A “decades-old failure to invest in food skills and equitable infrastructure for sustainable development” exposed
In Farming UK, Tim Lang, professor of Food Policy at City University’s Centre for Food Policy – a Lancashire hill farmer before becoming an academic and establishing himself as a leading expert on food issues – has said that leaving the EU will expose a “decades-old failure to invest in food skills and equitable infrastructure for sustainable development.”
Stephen Devlin, an economist with the New Economics Foundation, says, “Now more than ever, with enormous economic and political uncertainties in the air, we need to consciously plan the future of the essential food and farming sector.
“Do we want a sector that is increasingly automated and concentrated, or do we want more diverse growing patterns and more farming jobs?”
A just-in-time food system that could easily be dislocated
Professor Lang told Farming UK that, in the 1980s, the United Kingdom was 82% self-sufficient in food. This had fallen to 61%. The country was running a food trade gap and the fall in the value of sterling since the EU referendum had made imports more expensive.
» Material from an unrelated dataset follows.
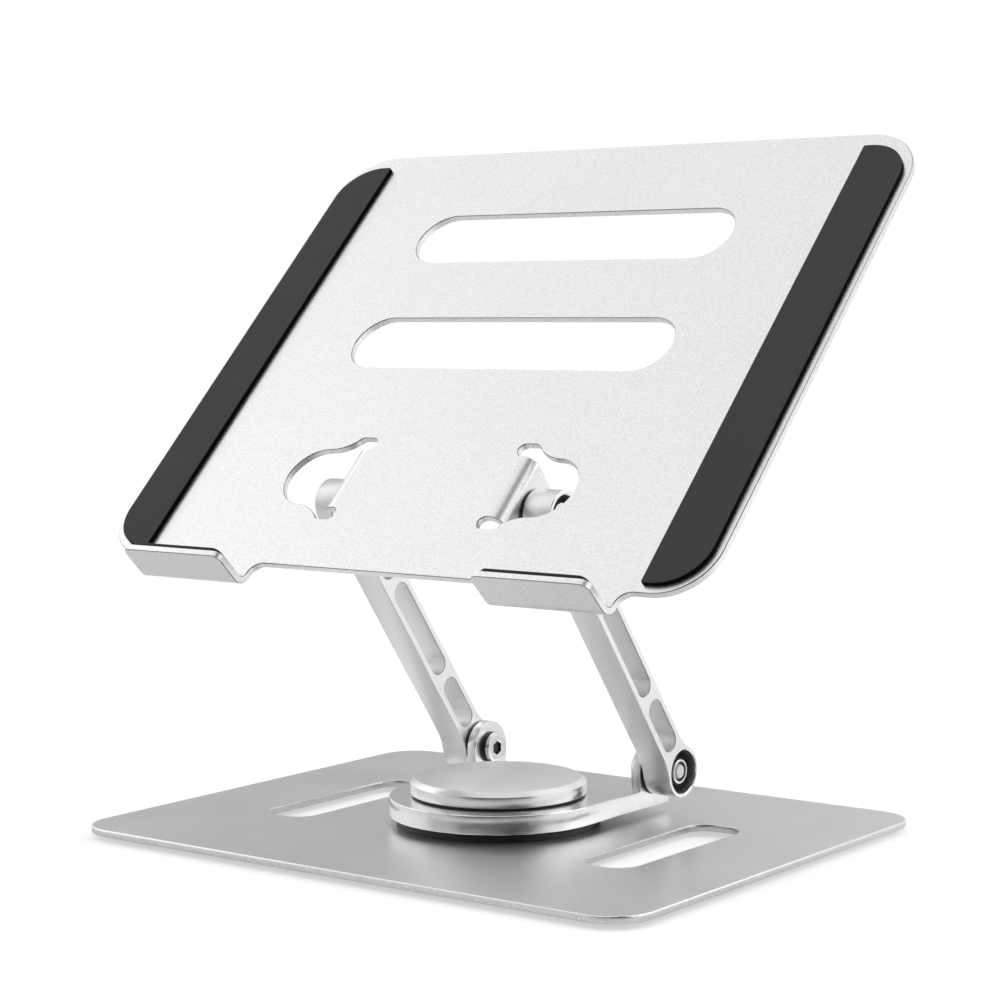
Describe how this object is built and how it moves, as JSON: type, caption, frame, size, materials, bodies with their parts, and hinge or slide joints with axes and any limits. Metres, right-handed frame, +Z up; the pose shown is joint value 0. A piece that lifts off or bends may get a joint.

Over the last 30 to 40 years a food revolution had resulted in a longer food chain and longer storage. Tesco had adopted its just-in-time system from Toyota. At any one time under this just-in-time system there were just three to five days of food supplies in the UK. “It is highly dislocatable,” said Professor Lang.
He said the UK food system was one in which the farmer made very little from the total money generated. All the money is made elsewhere
Lang said food traders ruled the modern food economy and millions of food contracts depended on cross continental supply chains. The food system was heavily tied into Europe. To sever this would be a task “awesome and unprecedented in complexity.”
In an article currently inaccessible on NEF’s website, Stephen Devlin presents a chart showing net EU food imports.
He adds: “It’s crucial that we don’t just blindly increase production in general to produce more of the commodities that we are already exporting, like cereals and milk. Instead we need to produce a more diverse range of produce more in line with what we actually eat – like more fruit and vegetables. In fact, a more diverse farming system may also have environmental benefits”.